Lawrence quickly realized that he was not alone and that there was a real need to help people with their post-aliya adjustment.
“After a week and a half we said: ‘Why not make this a positive group,’” he said, and the movement was born.
Today, the Facebook group has nearly 30,000 members.
“This group is for post-aliya and is meant to empower olim,” he said.
The group’s dominant language is English, but there are thousands of members from non-English- speaking countries, including Europe, South America and Russia.
According to Lawrence, who keeps a running list of all his friends who have left Israel (currently 75 people), the main reasons why olim leave are because they can’t find jobs, are lonely, miss their families and cannot surmount the language barrier.
“A lot of olim struggle to feel at home in Israel,” he said. “Israelis are the friendliest people, but it starts with a sense of belonging, and a lot of olim lack that sense of belonging once they get here.”

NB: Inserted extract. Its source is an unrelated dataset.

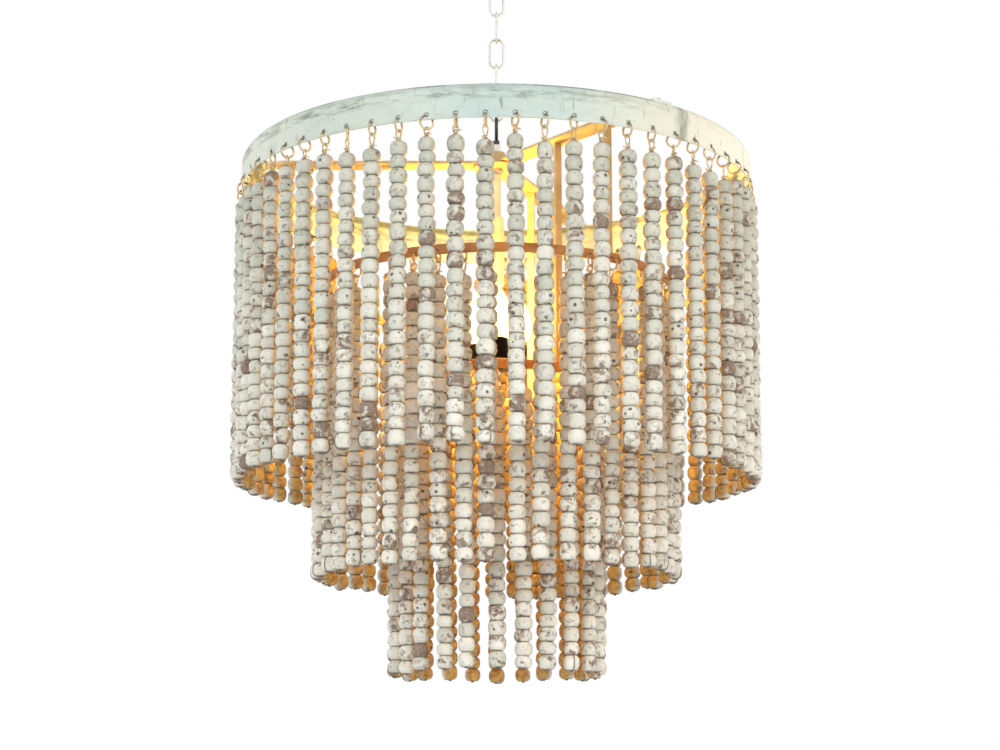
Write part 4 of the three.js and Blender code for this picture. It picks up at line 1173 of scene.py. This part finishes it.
for index, middle in enumerate(lamp_middles, 1):
    body = f"lamp_{index}"
    make_piece(f"lamp_holder_{index}", turned(eased(SOCKET, 0.6), LAMP_SEGMENTS, middle),
               black_plastic, "fixture", [f"socket_{index}"])
    make_piece(f"screw_base_{index}", turned(screw_base, BASE_SEGMENTS, middle), brass_sheet,
               body, [f"bulb_base_{index}"])
    glass = gathered([turned(outline, LAMP_SEGMENTS, middle),
                      inside_out(turned(lining, LAMP_SEGMENTS, middle))])
    shell = make_piece(f"bulb_shell_{index}", glass, lamp_glass, body,
                       [f"bulb_glass_{index}"], crease=80)
    wire = np.stack([middle[0] + COIL_RADIUS * np.cos(2 * math.pi * COIL_TURNS * coil),
                     middle[1] + COIL_RADIUS * np.sin(2 * math.pi * COIL_TURNS * coil),
                     COIL_FOOT + COIL_RISE * np.sin(math.pi * coil)], -1)
    filament = make_piece(f"filament_{index}", tube(wire, COIL_WIRE, (0.3, 0.2, 1), 6),
                          filament_wire, body, crease=180)
    # or else the glass and the wire would hold back the light of the lamp inside
    shell.visible_shadow = filament.visible_shadow = False
print("bulbs:", len(lamp_middles))

# %% The light of the lamps
LAMP_WATTS, LAMP_COLOUR, LAMP_SIZE, LAMP_Z = 1.8, (1.0, 0.64, 0.14), 0.012, -0.410

for index, middle in enumerate(lamp_middles, 1):
    lamp_data = bpy.data.lights.new(f"lamp_glow_{index}", "POINT")
    lamp_data.energy = LAMP_WATTS
    lamp_data.color = LAMP_COLOUR
    lamp_data.shadow_soft_size = LAMP_SIZE
    lamp = bpy.data.objects.new(f"lamp_glow_{index}", lamp_data)
    lamp.location = (middle[0] * MM, middle[1] * MM, LAMP_Z)
    bpy.context.scene.collection.objects.link(lamp)
print("three lamps lit")

# %% [markdown]
# ## Finishes for the parts that keep their shape
#
# The flat bars, the plate, the screws and the ceiling bracket are right as they are in the
# model. Making them again would add nothing that shows, so they only get their material.

# %% Finish the carried-over parts
KEPT = {f"{bar}_{index}": arm_paint for bar in ("spider_arm", "mid_drop", "inner_drop")
        for index in (1, 2, 3)}
KEPT |= {f"rim_screw_{index}": zinc_steel for index in (1, 2, 3)}
KEPT |= {"cluster_plate": black_iron, "canopy_bracket": zinc_steel}
for name, material in KEPT.items():
    for material_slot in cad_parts[name].material_slots:
        material_slot.material = material
print("carried-over parts:", len(KEPT))

# %% [markdown]
# ## Finish
#
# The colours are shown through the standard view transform. The box of the dressed
# model has to stay inside the box of the imported one.

# %% Finish
bpy.context.scene.view_settings.view_transform = "Standard"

Drawing upon his personal experience, Lawrence said that in Los Angeles he felt “very Israeli,” having worked as an event planner for Israelis abroad and as a spokesman for the local Israeli Consulate. “When I came to Israel I suddenly stopped feeling Israeli and started to feel American,” he said.
Among the assistance offered, Keep Olim includes a program matching new olim with Israeli families for the holidays, offering free legal aid to any oleh who has been in Israel for a year or less, get-togethers for lonely olim and courses in a variety of areas, including assistance in finding employment.
“In Israel you have to reinvent yourself, and that is what we are trying to teach olim,” he said.
“What worked in Paris or in Los Angeles or Buenos Aires doesn’t necessarily fit in Israel,” and that is what this movement aims to impart.
Lawrence said if he has one message to share with olim it would be: “Don’t give up.”
“Is it a struggle to be here? Absolutely, but don’t give up the struggle, fight for your right to be here and to succeed here – that is what Keep Olim is all about,” he said.